The strike date we're hearing now is Friday, Aug. 19. If nothing else, that would provide enough time to salvage the September stretch -- assuming baseball's warring owners and players can ever get into the same galaxy. Otherwise, it would appear they're on the same disastrous course as that meteor bound for Jupiter.
Both sides have to know the fans will very happily embrace preseason football as a late-summer pastime. By the way, read into this whatever you wish: One significance to Aug. 19 in baseball was Bill Veeck sending a midget, Eddie Gaedel, up to bat in 1951.
* FIVE TRADES THAT OUGHT TO BE MADE -- Right now, trading activity has become stifled by the uncertainty of a players' strike. Assuming, however, through some miracle of conciliation, that there are pennant races come late August, here are five proposed trades that could make a difference:
1) Yankees get Rick Aguilera from the Twins for minor-league pitchers Kirt Ojala and Brian Boehringer. Even though Aguilera's hits-to-innings ratio (48 in 32) and ERA (4.41) belie his 17 saves, he fits the Yankees' need for a proven righthanded closer who's been through the wars. He'd be a perfect complement to Steve Howe. But because of his free agent-to-be status and prohibitive salary, the going-nowhere Twins, who desperately need pitching, know they can't expect to get any of the Yankees' top prospects (i.e. Sterling Hitchcock, Andy Pettitte) for him.
2) Braves get John Franco from the Mets for outfielder Tony Tarasco. The Braves now know they can't count on winning the NL East on starting pitching alone. The bullpen remains their weak link with a 4.21 ERA and eight blown saves out of 28 opportunities. Franco would provide the necessary insurance for their still-developing righty closer, Greg McMichael. But with free agency beckoning and a recent history of arm woes, Mets can't expect to get a lot for him. Tarasco is a promising lefty hitter with power and speed whom Braves manager Bobby Cox admits deserves more playing time.
3) Dodgers get Randy Myers from the Cubs for minor-league outfielders Billy Ashley and Todd Hollandsworth. This one's been making the rounds lately, and it makes sense. Dodgers, who are loaded with outfield prospects, haven't been able to fill their lefthanded closer void since they cut bait with Howe nine years ago. And wouldn't Tommy Lasorda love Myers' macho schtick. He's got two more years on his contract, though, which means he won't come cheap. Ashley's considered best power prospect in Triple-A when he makes contact.

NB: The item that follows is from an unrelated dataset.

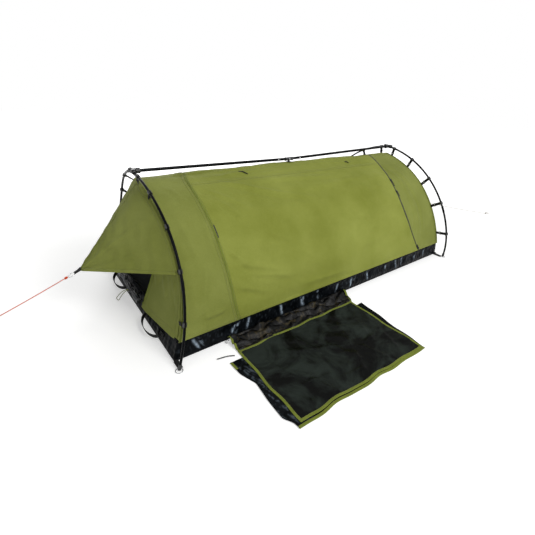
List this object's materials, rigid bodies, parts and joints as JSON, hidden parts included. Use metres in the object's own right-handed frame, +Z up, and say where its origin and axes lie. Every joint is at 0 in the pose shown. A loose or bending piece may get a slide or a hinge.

4) Orioles get Zane Smith from the Pirates for minor-league outfielder Alex Ochoa. Ochoa's a real good one, but the Orioles ** are knee-deep in outfield prospects, and if they're going to win the AL East, they have to get another front-line starter. Smith's a free agent after the season, but he's also pitching as well as anyone in the NL right now.
5) Reds get Andy Benes from the Padres for third baseman Willie Greene and pitcher Pete Schourek. Reds have been encouraged by Schourek's turnaround, but GM Jim Bowden is a go-getter who still covets more of a sure thing to solidify his rotation for the stretch run. Benes, for all the value the Padres place on him, has been anything but a sure thing (6-10, 3.96) this year.
* How awesome a season is Frank Thomas having? It is not an exaggeration to say it is of Ruthian proportions.
That Thomas is on a pace to hit 60 homers has been well documented, even if he has been overshadowed to some degree by Ken Griffey Jr. That he is hitting homers at such a pace and hitting .380-plus is a feat not accomplished in baseball since Babe Ruth's heyday.
In fact, no player has ever hit so much as 45 homers and .380 in the same season. The closest was Ruth's AL-leading .378 with 46 homers in 1924. And there's a lot more Ruth to Thomas' season. The Babe holds the seemingly unbreakable record of 177 runs in one season (1920). With 93 going into the weekend, Thomas was on a pace to score 175. Another Ruth record -- 379 times on base in 1923 -- is also under attack from the "Big Hurt," who had been on base 191 times as of Friday and was on a pace to reach 381 times.
"The things he's doing are unbelievable -- a .500 on-base percentage and a .700 slugging percentage!" said the Astros' Jeff Bagwell. And about that .795 slugging percentage Thomas took out of the All-Star break: Only one player in history ever had a higher one for a full season. You don't have to guess who.